Сам Н.Морозов так крепко верит в астрономическую точность своих

соображений, что в "заключении" говорит:

"Если б против этой даты были целые горы древних манускриптов, то и тогда

бы их всех пришлось считать подложными.

Но на самом деле мы не имеем о ней за первые четыре века никаких

серьезных сведений, кроме десятка взаимно опровергавших друг друга цитат,

голословно приписываемых тому или другому из христианских епископов и

дошедших до нас в копиях средневековых монахов".

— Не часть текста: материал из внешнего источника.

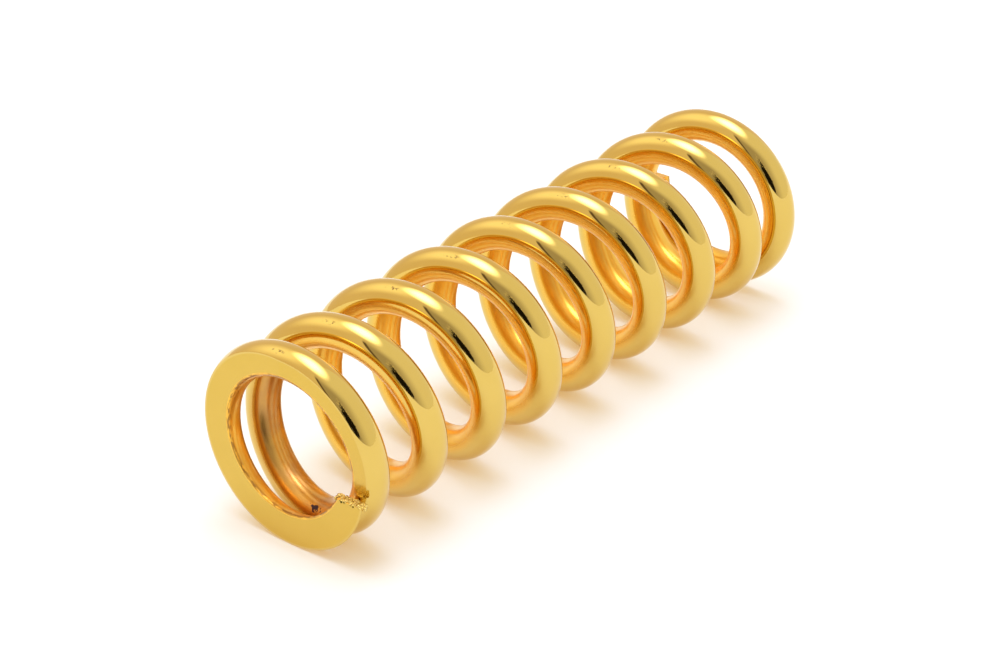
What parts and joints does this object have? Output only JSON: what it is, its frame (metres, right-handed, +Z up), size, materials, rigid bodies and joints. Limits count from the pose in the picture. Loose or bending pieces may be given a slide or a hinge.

В первом издании за этими во всех отношениях замечательными словами

ничего не следовало. Во втором же Н.Морозов счел нужным усилить их особым

прибавлением, в котором собрал несколько цитат из древних авторов, ставших

известными Н.Морозову благодаря розыскам некоего Б.Ф.Павлова. Это

прибавление мы сейчас разберем, а пока остановимся на только что приведенных

словах Н.Морозова.

Они поражают. Поражают высокомерием естественника, презирающего все

другие науки, кроме естественных, отрицающего всякое их значение только

потому, что он с ними не знаком. Если б Морозов с полной ясностью знал, горы

каких древних манускриптов говорят против 395 года, он обязан был бы по

долгу исследователя подвергнуть сомнению, поставить под вопрос не

астрономию, конечно, не точность и обязательность ее выводов, а свои

собственные, мнимо-астрономические рассуждения, которые покоятся на ничем не

обоснованном филологическом толковании 6-й главы Апокалипсиса. Но Н.Морозов,

как естественник, совершенно игнорирует филологию и историческую критику и

предпочитает впасть в свою странную, элементарную ошибку, нежели опуститься

до унизительных счетов с какими-то "древними манускриптами". Он бегло

намекает на что-то. Он говорит, что манускрипты дошли до нас "в копиях

средневековых монахов", что напечатаны они были только в XVI и XVII веках.